In Georgia, 12 districts have started a Deeper Learning Network, partnering with state organizations to re-examine how schools operate. Michael Duncan, superintendent of Pike County Schools, a 3,000-student district located 60 miles south of Atlanta, says the goal is to “find out what kids don’t know instead of learning what kids can do” on standardized tests.
“Two decades of high-stakes testing has led professionals in education to simply default to teaching the test, and they are not providing opportunities for students to demonstrate their learning in different ways,” Duncan says. “I understand why we do that, why we have a system that ranks and sorts students, because it’s important to make sure that we are providing equitable services and allocating resources where they’re needed. But if we want to fundamentally change education, we have to move away from what kids know to what they can do with what they know.”

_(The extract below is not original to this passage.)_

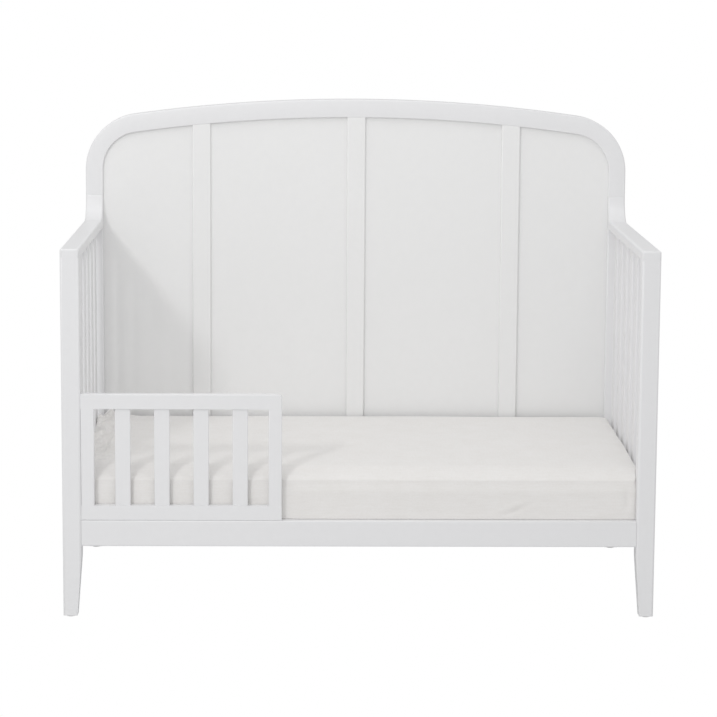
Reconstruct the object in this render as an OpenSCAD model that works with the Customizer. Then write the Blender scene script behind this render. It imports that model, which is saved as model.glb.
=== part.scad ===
// Toddler bed with an arched, panelled headboard, slatted ends, a half-length guard rail and a mattress.
// Millimetres. X is the bed's length, Y its depth with the open front at the low end, Z is up.
// The origin is on the floor, under the centre of the bed's outline.

/* [Overall] */
// Length over the outer faces of the posts
bed_length = 1425; // [1380:1:1480]
// Depth from the front legs' front face to the rear legs' back face
bed_depth = 790; // [770:1:840]
// Height of the arms' top surface
arm_height = 892; // [800:1:950]
// Height of the headboard at the middle of its arch
headboard_height = 1208; // [1170:1:1260]

/* [Posts and arms] */
// Width and depth of the posts, width of the arms and depth of the arch
post_w = 45; // [42:1:50]
// Rounding along the long edges of the posts and the arms
edge_r = 5; // [2:0.5:7]
// Width of a leg at the floor, after its two inner faces have tapered
foot_w = 34; // [28:1:42]
// Height at which the taper of the legs starts
taper_h = 150; // [100:1:170]
// Thickness of an arm
arm_t = 22; // [20:1:26]
// Radius of the concave sweep from an arm up to the arch
sweep_r = 62; // [50:1:80]

/* [End panels] */
// Width of an end slat
end_slat_w = 50; // [46:1:56]
// Thickness of an end slat
end_slat_t = 16; // [12:1:20]
// Thickness of the rail under the end slats
end_rail_t = 22; // [20:1:26]
// Height of the rail under the end slats
end_rail_h = 90; // [70:1:100]
// Depth that slats and dowels enter their rails
slat_tenon = 10; // [6:1:12]

/* [Headboard] */
// Radius of the arch's long curve
arch_r = 4150; // [3600:10:4600]
// Width of the arch along its top
arch_w = 47; // [42:1:54]
// Radius of the arch's outer corners
corner_r = 148; // [110:1:170]
// Radius of the arch's inner corners
inner_corner_r = 98; // [70:1:120]
// Width of a batten between two panels
batten_w = 48; // [40:1:56]
// Thickness of the battens and of the headboard's bottom rail
batten_t = 25; // [22:1:30]
// Distance between the middles of two battens
batten_pitch = 408; // [380:1:430]
// Thickness of a panel
panel_t = 8; // [6:0.5:10]
// Distance of the panels behind the arch's front face
panel_recess = 9; // [6:0.5:12]
// Depth that a panel's edge enters its groove
panel_tongue = 8; // [5:0.5:10]
// Height of the headboard's bottom rail
head_rail_h = 90; // [70:1:110]
// Width of the stiles behind the outer panels
back_stile_w = 40; // [36:1:60]

/* [Front] */
// Height of the underside of all the lower rails
rail_bottom = 174; // [170:1:200]
// Height of the front rail
front_rail_h = 63; // [55:1:80]
// Thickness of the front rail
front_rail_t = 25; // [22:1:25]
// Length of the guard rail, from the left post
guard_length = 481; // [440:1:560]
// Height of the guard rail
guard_h = 307; // [280:1:330]
// Thickness of the guard rail's frame
guard_t = 20; // [18:1:22]
// Height of the guard rail's top and bottom rails
guard_rail_h = 36; // [30:1:42]
// Width of the guard rail's two stiles
guard_stile_w = 32; // [28:1:36]
// Width of a guard rail slat
guard_slat_w = 37; // [30:1:42]
// Thickness of a guard rail slat
guard_slat_t = 11; // [9:1:14]
// Distance between the middles of two guard rail slats
guard_pitch = 93.7; // [88:0.1:96]
// Radius of the guard rail's free top corner
guard_corner_r = 10; // [4:1:20]

/* [Mattress and its support] */
// Length of the mattress
mattress_length = 1326; // [1300:1:1328]
// Width of the mattress
mattress_width = 690; // [680:1:694]
// Thickness of the mattress
mattress_t = 152; // [100:1:152]
// Height of the surface that carries the mattress
support_top = 210; // [205:1:220]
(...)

In Township District 214, schools operate on a traditional calendar, with classes starting in mid-August and running through mid-May. High school students can take classes in 44 career pathways—a 45th coming in 2023 will focus on sustainability and renewable energy—and participate in one or more external work-based learning experiences prior to graduation.
“How many students graduate from our schools is not nearly as important as how successful they are after they graduate,” Schuler says. “Students need to have permission to dream and innovate for the future. They need to know if everything doesn’t work that it’s OK. We encourage our kids to fail forward. If something doesn’t work, we call it version 1.0.”
Schuler continues: “I’m done with the whole concept of seeing students take the most (Advanced Placement) courses, staying up until 2 a.m. to do their homework and working full time. If we’re preparing kids for adulthood, how is staying up until 2 a.m. every night just so they can collect accolades good for them? If that’s the model, then we’re not ensuring that they have experiences that are relevant and engaging, where the student feels like they have value and worth.”
Transcend’s Wood agrees. “We believe outcomes are really critical, but we must have a much broader scope in terms of education,” she says. “The key is not losing what we’ve learned from the accountability movement in terms of its deep focus on data and disaggregating that data, because those insights are critical, and we don’t want to lose them. But that’s only one part of the journey.”